I was thinking that you could use MusicBrainz as a data-source in the same way that they use freedb.org. They allow you to import data from freedb before cleaning it up to their own standards. This saves typing and duplicating work that others have done while at the same time allowing them to set a higher standard than freedb.org.


It appears that you are channeling additons through a trusted team (which has benefits and drawbacks) but even for small numbers of people, a bit of perl written to suck data out of their database and into yours would likely increase your efficiency for minimal effort.


You note one of the side effects of Musicbrainz being built from the CD up, in that different editions of CDs appear as seperate entries. This shouldn't bother your, as you currently can't use that data in your schema and so you can just ignore/drop duplicates.

Mathieu

Manager
Posts: 7325

Mathieu @ 2003-07-30 22:06:08 UTC

It appears that you are channeling additons through a trusted team (which has benefits and drawbacks) but even for small numbers of people, a bit of perl written to suck data out of their database and into yours would likely increase your efficiency for minimal effort.


That's sounds great, but a quick look at their database shows no year, no composers, which is the most important for our database. So we would still need to look up the records.


In your first post you suggested that users could submit a cover relation by giving the two ids from musicbrainz. The problem is that a record (as we conceive it) can have different ids in the musicbrainz database. This implies that i'd have to implement duplicate checking which isn't trivial for music, as the music industry doesn't tend to be consequential.

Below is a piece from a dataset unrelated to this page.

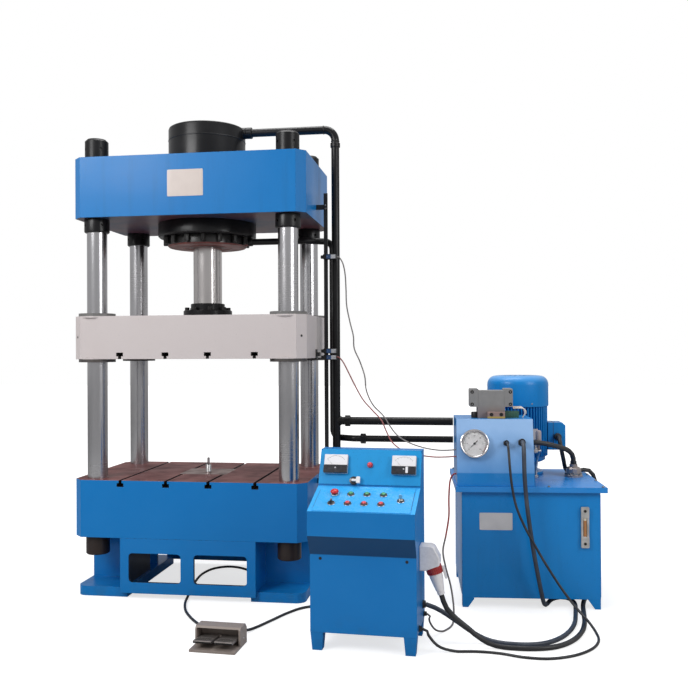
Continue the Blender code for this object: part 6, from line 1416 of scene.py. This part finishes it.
dress("console_desk", desk_finish())
panel_gaps = shape_of()
block(panel_gaps, (-0.2405, 0.03, 0.00335), (-0.2392, 0.215, 0.0036))
block(panel_gaps, (0.2392, 0.03, 0.00335), (0.2405, 0.215, 0.0036))
made_piece("desk_seams", panel_gaps, hole_shade_and_seams, "black_paint", place=desk_seat)
fasteners = shape_of()
slots = shape_of()
for x, z in ((-0.2105, 0.452), (0.216, 0.452)):
    turned(fasteners, [(0, 0.0022), (0.0058, 0.002), (0.0075, 0.0012), (0.0078, 0.0002)], 28,
           (x, 0, z), to_front)
    block(slots, (x - 0.0048, -0.0026, z - 0.0008), (x + 0.0048, -0.002, z + 0.0008))
made_piece("panel_fasteners", fasteners, blackened_screw, "black_paint", place=console)
# The fasteners' slots are thin dark blocks: painted shade in the slots.
made_piece("fastener_slots", slots, hole_shade_and_seams, "black_paint", place=console)

# Desk controls: three green and three red lit buttons, a red mushroom stop, a black selector and
# a key lock, each in its bezel with a dark collar. They travel straight into the desk.
def lens(name, colour, inner, rough=0.16):
    """Moulded translucent plastic: a lit core, mould grain, fine scuffs on the crown."""
    made, shader, paint, place = finish(name, coat=0.2, ior=1.45)
    soft, worn = edges(paint, 0.0008, 0.02, 0.2)
    cloud = place.noise(60.0, 4.0).clip(0.38, 0.7)
    fine = place.noise(700.0, 1.0)
    shade = cloud.blend(colour, inner)
    shade = (worn * 0.3).blend(shade, (0.65, 0.6, 0.6))
    wear(paint, shader, shade, fine * 0.08 + cloud * 0.08 + rough, fine, 0.0001, soft)
    return made


green_lens = lens("green_lens", (0.055, 0.3, 0.13), (0.09, 0.4, 0.18))
red_lens = lens("red_lens", (0.62, 0.045, 0.055), (0.72, 0.1, 0.11))
stop_red = lens("stop_red", (0.56, 0.014, 0.02), (0.5, 0.01, 0.016), 0.22)
collar_black = rubber("collar_black", (0.014, 0.014, 0.018), (0.05, 0.05, 0.055), 500)


def stem(seat):
    """A control's stem inside the desk, up to the height at which its head sits on it."""
    return [(0, -0.022), (0.005, -0.022), (0.005, seat), (0.0108, seat)]


collars = shape_of()
bezel_rings = shape_of()
columns = (-0.1575, -0.076, 0.006, 0.089)
UPPER_ROW, LOWER_ROW, LOCK = 0.172, 0.078, (0.181, 0.118)
for x, y in [(c, UPPER_ROW) for c in columns] + [(c, LOWER_ROW) for c in columns] + [LOCK]:
    turned(bezel_rings, [(0.0156, 0.0031), (0.0192, 0.0031), (0.0192, 0.0048), (0.0184, 0.0058),
                         (0.0156, 0.006)], 40, (x, y, 0))
    if (x, y) != (columns[0], UPPER_ROW):
        turned(collars, [
            (0.0114, 0.0091), (0.0156, 0.0091), (0.0156, 0.0061), (0.0174, 0.0061),
            (0.0174, 0.0096), (0.015, 0.0108), (0.012, 0.0108), (0.0114, 0.01)], 40, (x, y, 0))
made_piece("bezel_rings", bezel_rings, polished("bezel_steel", (0.62, 0.6, 0.62), 0.26),
           "polished_steel", place=desk_seat)
made_piece("button_collars", collars, collar_black, "black_plastic", place=desk_seat)
for colour, material, y in (("green", green_lens, UPPER_ROW), ("red", red_lens, LOWER_ROW)):
    for number, x in enumerate(columns[1:], 1):
        cap = shape_of()
        turned(cap, stem(0.0086) + [(0.0108, 0.015), (0.0102, 0.016), (0.0088, 0.0164),
                                    (0.008, 0.0158), (0.004, 0.0162), (0, 0.0165)], 36)
        name = colour + "_button_" + str(number)
        made_piece(name + "_cap", cap, material, colour + "_plastic", (name,), name,
                   desk_seat @ flat(x, y, 0))
mushroom = shape_of()
turned(mushroom, stem(-0.004) + [
    (0.0108, 0.015), (0.019, 0.0152), (0.0208, 0.0165), (0.0209, 0.0185), (0.02, 0.0215),
    (0.018, 0.0243), (0.0145, 0.0268), (0.0095, 0.0284), (0.0045, 0.0289), (0, 0.029)], 48)
made_piece("stop_mushroom", mushroom, stop_red, "red_plastic", ("emergency_stop",),
           "emergency_stop", desk_seat @ flat(columns[0], UPPER_ROW))
selector = shape_of()
turned(selector, stem(0.0046) + [(0.0108, 0.0112), (0.0102, 0.0118), (0, 0.0118)], 36)
extruded(selector, [(-0.004, -0.0135), (0.004, -0.0135), (0.0034, 0.0135), (-0.0034, 0.0135)],
         0.011, 0.0244)
made_piece("selector_knob", selector, collar_black, "black_plastic", ("selector_switch",),
           "selector_switch", desk_seat @ flat(columns[0], LOWER_ROW), 0.0008)
line_mark = shape_of()
block(line_mark, (-0.0007, 0.001, 0.0243), (0.0007, 0.0125, 0.02445))
white_ink = rubber("white_ink", (0.78, 0.76, 0.76), (0.66, 0.64, 0.64), 900)
made_piece("selector_line", line_mark, white_ink, "white_plastic", body="selector_switch",
           place=desk_seat @ flat(columns[0], LOWER_ROW))
barrel_key = shape_of()
turned(barrel_key, stem(0.0046) + [(0.0108, 0.0112), (0.0098, 0.0124), (0.006, 0.0124),
                                   (0.0056, 0.0112)], 36)
key_outline = [
    (-0.0032, 0.01), (0.0032, 0.01), (0.0032, 0.0185), (0.009, 0.02), (0.009, 0.034),
    (0.006, 0.0384), (-0.006, 0.0384), (-0.009, 0.034), (-0.009, 0.02), (-0.0032, 0.0185)]
extruded(barrel_key, key_outline, -0.0011, 0.0011, turn=to_front)
made_piece("key_and_lock", barrel_key, polished("key_nickel", (0.62, 0.6, 0.57), 0.22),
           "polished_steel", ("key_switch",), "key_switch", desk_seat @ flat(*LOCK), 0.0003)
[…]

If I'd suck data from musicbrainz after all, I'd just have the titles, performers and albums without furter information. Biggest problem is that the data won't have been checked. After a quick browse I find "Queen Latifah" and "Queen Latifa". I think that those errors are more frequent in a system where everyone can add, than in a system where you have to be trusted.

Denis

Retired Editor
Posts: 9966

Denis @ 2003-07-31 14:21:58 UTC

the-breaks.com (used to be the Sample FAQ) has been one of my primary sources for sampling for many years now. I found it very complete and accurate. However I've been "transporting" some data from the-breaks to our database lately, of course with double- and triple-checking, and found that some of the information on the-break is missing or incorrect, probably due to the quantity of their database.

Another sad fact is that they only cover samples used by hiphop artists while our aim is to include everyone who sampled/covered something.

But as reference for samples, it certainly beats every other site i've seen!

dsvensson

Member
Posts: 3

dsvensson @ 2012-10-18 13:11:08 UTC

That's sounds great, but a quick look at their database shows no year, no composers, which is the most important for our database. So we would still need to look up the records.


Not sure where you're looking, here's an example:

http://musicbrainz.org/release/6473ff12-496f-3fb8-a94a-65d565487885


The amount of attributes for each album/track etc differs from release to release as it's all crowd sourced with different ambition levels. But if you guys enter that data yourself, it would make sense to add it to musicbrainz instead. Also, if you should find incorrect metadata, it's just a matter of changing it, and hope that your change doesn't get downvoted (low risk since they are true music nerds as well, and are suckers for correctness).


Here's btw examples of cover relations:

http://musicbrainz.org/recording/5bf51cfc-55bc-4dc8-bdd1-fd173ae414ae


...which actually links to SHS Smile


In your first post you suggested that users could submit a cover relation by giving the two ids from musicbrainz. The problem is that a record (as we conceive it) can have different ids in the musicbrainz database. This implies that i'd have to implement duplicate checking which isn't trivial for music, as the music industry doesn't tend to be consequential.


musicbrainz have release groups with their unique id for albums, and each album in a release group have its own id. For example some album released in Japan might differ from the same album being released in the US.


If I'd suck data from musicbrainz after all, I'd just have the titles, performers and albums without furter information. Biggest problem is that the data won't have been checked. After a quick browse I find "Queen Latifah" and "Queen Latifa". I think that those errors are more frequent in a system where everyone can add, than in a system where you have to be trusted.


As you mentioned above, you check your metadata manually, so the work is already done once, and doing it for musicbrainz instead would at worst lead to the same amount of work, but hopefully less.


And finally to the main point I'm hoping to make here. You have a nice API going, but it's kind of broken since it only exposes artist names as the artist of some cover, and only artist name for lookups. This makes it pretty fragile when it comes to multiple artists with the same name. Since many people have musicbrainz tags in their mp3s/flacs/etc, it's trivial as a music player developer to find exact matches of additional content online using these tags without the risk of getting the wrong artist... so that would for me be the largest win with integrating with musicbrainz. You can continue to enter your own metadata, just getting the artistmusicbrainz artist_id connection going would be a huge win. For example, Freebase, LastFM, and YouTube are today consumers of the MusicBrainz data, perhaps worth something.

Last edit: 2012-10-18 13:51:40 UTC by dsvensson

Denis

Retired Editor
Posts: 9966

Denis @ 2012-11-14 23:42:49 UTC

Quite an old post you're reviving there Smile


Linking to Musicbrainz is obvious, we've been discussing it for quite a while now. It's many times more interesting than it was back in 2003. Now that our API is in place, we're working on further integration with other services, including Musicbrainz.

Meanwhile you can already take advantage of Musicbrainz and SHS through our Million Song Dataset at http://labrosa.ee.columbia.edu/millionsong/secondhand


BTW, do you have specific plans with our API? We'd love to hear them.